-- Start of Available data --

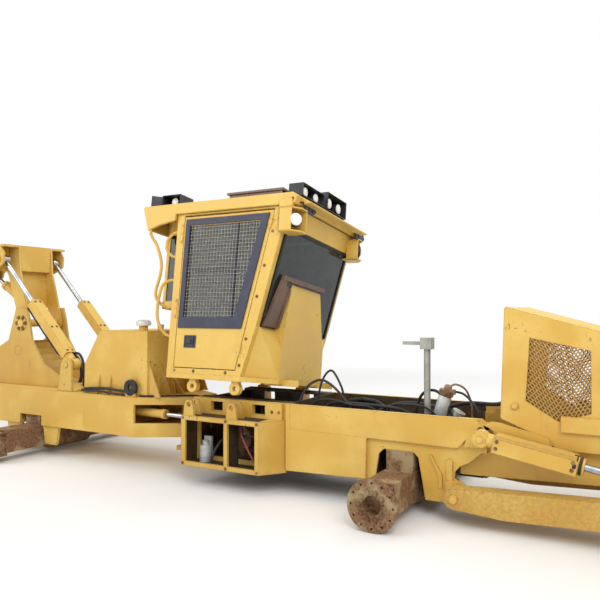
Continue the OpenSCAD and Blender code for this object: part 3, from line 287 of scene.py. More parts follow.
black_plastic = dusty("moulded_black_plastic", "#202126", "#5B5750", 0.5)
black_rubber = dusty("hose_rubber", "#17171A", "#4F4A42", 0.62, 25.0, 0.3)
red_sleeve = dusty("faded_red_cable", "#7E2F33", "#6B5046", 0.6, 20.0, 0.5)
window_paint = dusty("blue_black_window_frame", "#24263A", "#51526A", 0.45, 9.0, 0.25)
rail_paint = dusty("polished_by_hands_yellow", "#CFA243", "#A98743", 0.42, 8.0, 0.4)
cap_white = dusty("chalked_white_cap", "#D8D8D2", "#A8A59A", 0.55, 18.0, 0.5)
lens_glass = dusty("ribbed_lamp_lens", "#F0F0EA", "#CFCBBD", 0.2, 14.0, 0.3)
seat_cloth = dusty("woven_seat_cloth", "#2B2C30", "#4A4742", 0.9, 30.0, 0.3, 500.0, 0.4)
glass = safety_glass("tinted_safety_glass", "#364845")
print("glass and rubber ready")

# %% [markdown]
# Which node wears what
# The first table names the finish of the CAD nodes. Anything not listed is sprayed enamel.
# The second says which material slot of the part each finish stands for.

# %% Dress the CAD nodes
dressed_in = [
    (cast_rust, "transfer_case"), (axle_rust, "front_axle rear_axle"), (pale_sheet, "hatch_canister"),
    (black_plastic, "radiator_core front_grille work_lamps control_console"), (grey_steel, "bay_post bay_filter"),
    (black_rubber, "bay_hoses"), (brown_sheet, "roof_air_box"), (seat_cloth, "operator_seat"),
    (chrome, "arch_cylinder_rods boom_cylinder_rod steer_rod_right steer_rod_left blade_cylinder_rods"),
    (glass, "cab_windscreen cab_rear_window right_door_window left_door_window"),
    (bay_enamel, "front_chassis"), (hatch_enamel, "hatch_boxes"),
    (worn_enamel, "cab_mounts blade_arms dozer_blade side_grilles"),
    (cab_enamel, "cab_floor cab_frame cab_cowl cab_roof right_door left_door grab_rails"),
]
finish_of = {name: finish for finish, names in dressed_in for name in names.split()}
for name, obj in nodes.items():
    obj.data.materials.clear()
    obj.data.materials.append(finish_of.get(name, enamel))
slot_groups = {
    "weathered_yellow_paint": (enamel, cab_enamel, worn_enamel, mesh_enamel, rail_paint, cap_white),
    "brown_sheet": (air_enamel, channel_enamel), "rusty_steel": (cast_rust, axle_rust),
    "grey_steel": (pale_sheet, guard_wire), "tinted_glass": (glass, lens_glass), "seat_cloth": (seat_cloth,),
    "black_plastic": (black_plastic, window_paint), "black_rubber": (black_rubber, red_sleeve),
}
slot_of = {finish.name: slot for slot, finishes in slot_groups.items() for finish in finishes}
print(len(nodes), "nodes dressed")

# %% [markdown]
# Places and shapes
# Stations are written from the steering joint, 192.5 mm behind the part's origin. The cab is drawn seated and then
# leans 7.5 degrees over its tilt hinge, and a cylinder's pieces are drawn along its line, by a matrix for each body.
# Every plate is an outline with a thickness, every boss is a turned profile, and every pipe is a swept ring.

# %% Places and shape helpers
on_frame = Matrix.Translation((-0.1925, 0, 0))
on_cab = (on_frame @ Matrix.Translation((0, 0.595, 0.727)) @ Matrix.Rotation(math.radians(-7.5), 4, "X")
          @ Matrix.Translation((0, -0.595, -0.727)))


def along(start, end):
    """Turns local Z into the line from start to end, both in X and Z. Local Y stays across the machine."""
    angle = math.atan2(end[0] - start[0], end[1] - start[1])
    return on_frame @ (Matrix.Translation((start[0], 0, start[1])) @ Matrix.Rotation(angle, 4, "Y"))


arch_line, arch_long = along((-1.6, 0.99), (-2.76, 2.16)), math.hypot(1.16, 1.17)
lift_line, lift_long = along((2.79, 0.655), (3.95, 0.44)), math.hypot(1.16, 0.215)
boom_line, boom_long = along((-2.79, 1.62), (-3.4, 2.0)), math.hypot(0.61, 0.38)
place_of = {
    "cab": on_cab, "door_right": on_cab, "door_left": on_cab, "arch_barrels": arch_line, "arch_rods": arch_line,
    "blade_barrels": lift_line, "blade_rods": lift_line, "boom_rod": boom_line,
}
# faces and axes of the CAD that pieces are set against
roof_top, deck_top, tower_foot = 2.4255, 0.7105, 0.712
pillar_face, rail_face = 0.6602, 0.4752
arch_y, lift_y, axle_x, axle_z = 0.35, 0.566, 2.13, 0.19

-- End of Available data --

● Given instruction
Your task is to repeat each line of the material exactly.

● Task solution
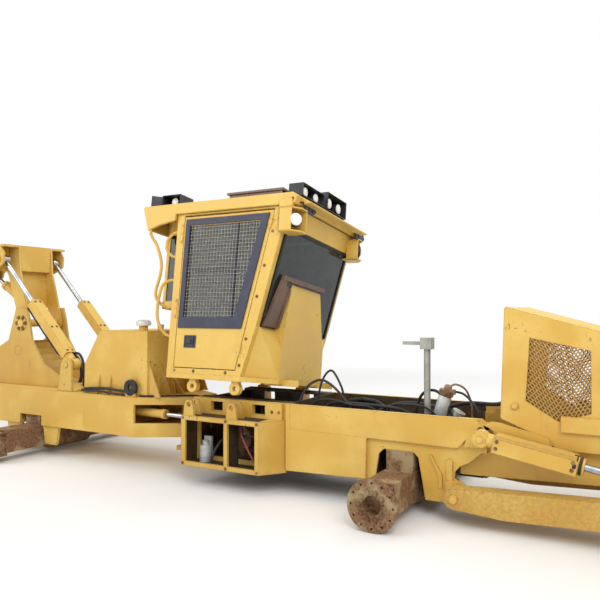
Continue the OpenSCAD and Blender code for this object: part 3, from line 287 of scene.py. More parts follow.
black_plastic = dusty("moulded_black_plastic", "#202126", "#5B5750", 0.5)
black_rubber = dusty("hose_rubber", "#17171A", "#4F4A42", 0.62, 25.0, 0.3)
red_sleeve = dusty("faded_red_cable", "#7E2F33", "#6B5046", 0.6, 20.0, 0.5)
window_paint = dusty("blue_black_window_frame", "#24263A", "#51526A", 0.45, 9.0, 0.25)
rail_paint = dusty("polished_by_hands_yellow", "#CFA243", "#A98743", 0.42, 8.0, 0.4)
cap_white = dusty("chalked_white_cap", "#D8D8D2", "#A8A59A", 0.55, 18.0, 0.5)
lens_glass = dusty("ribbed_lamp_lens", "#F0F0EA", "#CFCBBD", 0.2, 14.0, 0.3)
seat_cloth = dusty("woven_seat_cloth", "#2B2C30", "#4A4742", 0.9, 30.0, 0.3, 500.0, 0.4)
glass = safety_glass("tinted_safety_glass", "#364845")
print("glass and rubber ready")

# %% [markdown]
# Which node wears what
# The first table names the finish of the CAD nodes. Anything not listed is sprayed enamel.
# The second says which material slot of the part each finish stands for.

# %% Dress the CAD nodes
dressed_in = [
    (cast_rust, "transfer_case"), (axle_rust, "front_axle rear_axle"), (pale_sheet, "hatch_canister"),
    (black_plastic, "radiator_core front_grille work_lamps control_console"), (grey_steel, "bay_post bay_filter"),
    (black_rubber, "bay_hoses"), (brown_sheet, "roof_air_box"), (seat_cloth, "operator_seat"),
    (chrome, "arch_cylinder_rods boom_cylinder_rod steer_rod_right steer_rod_left blade_cylinder_rods"),
    (glass, "cab_windscreen cab_rear_window right_door_window left_door_window"),
    (bay_enamel, "front_chassis"), (hatch_enamel, "hatch_boxes"),
    (worn_enamel, "cab_mounts blade_arms dozer_blade side_grilles"),
    (cab_enamel, "cab_floor cab_frame cab_cowl cab_roof right_door left_door grab_rails"),
]
finish_of = {name: finish for finish, names in dressed_in for name in names.split()}
for name, obj in nodes.items():
    obj.data.materials.clear()
    obj.data.materials.append(finish_of.get(name, enamel))
slot_groups = {
    "weathered_yellow_paint": (enamel, cab_enamel, worn_enamel, mesh_enamel, rail_paint, cap_white),
    "brown_sheet": (air_enamel, channel_enamel), "rusty_steel": (cast_rust, axle_rust),
    "grey_steel": (pale_sheet, guard_wire), "tinted_glass": (glass, lens_glass), "seat_cloth": (seat_cloth,),
    "black_plastic": (black_plastic, window_paint), "black_rubber": (black_rubber, red_sleeve),
}
slot_of = {finish.name: slot for slot, finishes in slot_groups.items() for finish in finishes}
print(len(nodes), "nodes dressed")

# %% [markdown]
# Places and shapes
# Stations are written from the steering joint, 192.5 mm behind the part's origin. The cab is drawn seated and then
# leans 7.5 degrees over its tilt hinge, and a cylinder's pieces are drawn along its line, by a matrix for each body.
# Every plate is an outline with a thickness, every boss is a turned profile, and every pipe is a swept ring.

# %% Places and shape helpers
on_frame = Matrix.Translation((-0.1925, 0, 0))
on_cab = (on_frame @ Matrix.Translation((0, 0.595, 0.727)) @ Matrix.Rotation(math.radians(-7.5), 4, "X")
          @ Matrix.Translation((0, -0.595, -0.727)))


def along(start, end):
    """Turns local Z into the line from start to end, both in X and Z. Local Y stays across the machine."""
    angle = math.atan2(end[0] - start[0], end[1] - start[1])
    return on_frame @ (Matrix.Translation((start[0], 0, start[1])) @ Matrix.Rotation(angle, 4, "Y"))


arch_line, arch_long = along((-1.6, 0.99), (-2.76, 2.16)), math.hypot(1.16, 1.17)
lift_line, lift_long = along((2.79, 0.655), (3.95, 0.44)), math.hypot(1.16, 0.215)
boom_line, boom_long = along((-2.79, 1.62), (-3.4, 2.0)), math.hypot(0.61, 0.38)
place_of = {
    "cab": on_cab, "door_right": on_cab, "door_left": on_cab, "arch_barrels": arch_line, "arch_rods": arch_line,
    "blade_barrels": lift_line, "blade_rods": lift_line, "boom_rod": boom_line,
}
# faces and axes of the CAD that pieces are set against
roof_top, deck_top, tower_foot = 2.4255, 0.7105, 0.712
pillar_face, rail_face = 0.6602, 0.4752
arch_y, lift_y, axle_x, axle_z = 0.35, 0.566, 2.13, 0.19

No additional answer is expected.